Regarding the first category of documents, defendants argued that “Plaintiffs have asked for untold thousands of documents” and “have not even identified the specific documents they want rulings on, let alone asked for in camera inspection of any individual documents or set of documents.” The Court found that “Plaintiffs’ wholesale approach to the present dispute has left [Defendants] in an unwinnable position and the Court in an untenable one.” The court held that “to the extent that any of the documents withheld ‘explicitly seek or give legal advice,’ they may be properly withheld.” Plaintiffs also challenged privilege as to documents relating to two individuals who were employed as in-house counsel and involved in the representation of defendants in the coverage actions. Denying plaintiffs’ motion without prejudice, the court found that “more precise challenges” could show that defendants improperly withheld communications illustrating that the two individuals “were acting outside their capacity as attorneys or documents reflecting [Defendants’] ‘insurance administrators’ rationale for the billing to [Plaintiffs], which would have been prepared whether there was litigation or not.’”

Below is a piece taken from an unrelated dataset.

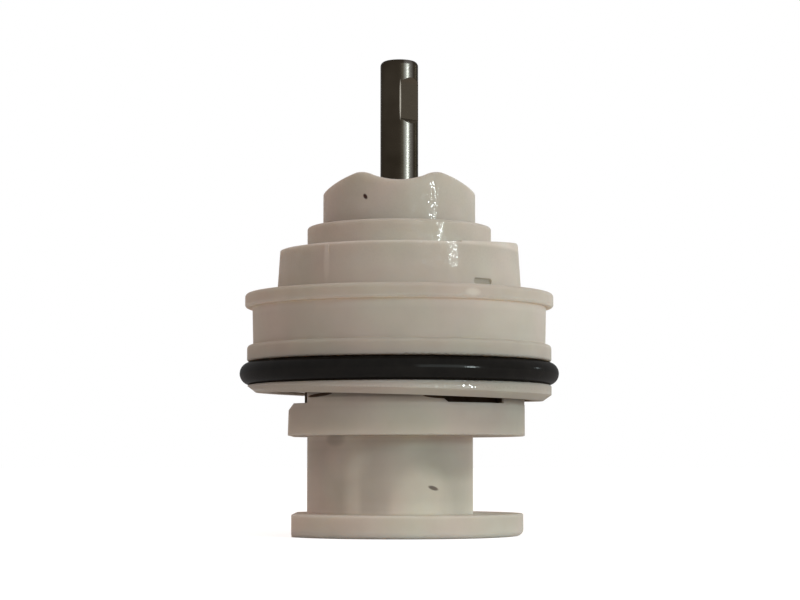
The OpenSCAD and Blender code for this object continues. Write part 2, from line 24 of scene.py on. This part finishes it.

The court also noted that “courts have made clear that in the reinsurance context, an insurer does not place the advice of his counsel ‘in issue’ simply by seeking coverage.” Thus, “[r]elevance is not the standard for determining whether privileged information should be produced, ‘even if one might conclude the facts to be disclosed are vital, highly probative, directly relevant or even go to the heart of an issue.”’ The court found plaintiffs failed to demonstrate that the defendants waived privilege by placing the advice of its counsel at issue. Further, plaintiffs failed to establish that the information could only be obtained through privileged materials by not yet “explor[ing] the non-privileged evidence available [to] them, including by securing non-privileged deposition testimony from [Defendants’] counsel.”
Ruling on the second category of documents, the court directed defendants to conduct a review of any responsive documents withheld as privileged communications or work product and to provide plaintiffs with a detailed privilege log. The court cautioned defendants that documents reflecting the “rationale for the billing to [plaintiffs], which would have been prepared whether there was litigation or not,” are not privileged and must be produced.
In response to documents in the third category, the court found that while the mediation communications and related documents “may be relevant to the reasonableness of the settlement, that relevancy does not operate as a waiver of the mediation privilege.” The court further held that defendants waived mediation privilege protecting mediation communications or documents it provided to its E&O Insurers, a third-party not involved in the mediations and which appeared to have been in an adversarial relationship with defendants during the time the mediation statement was shared.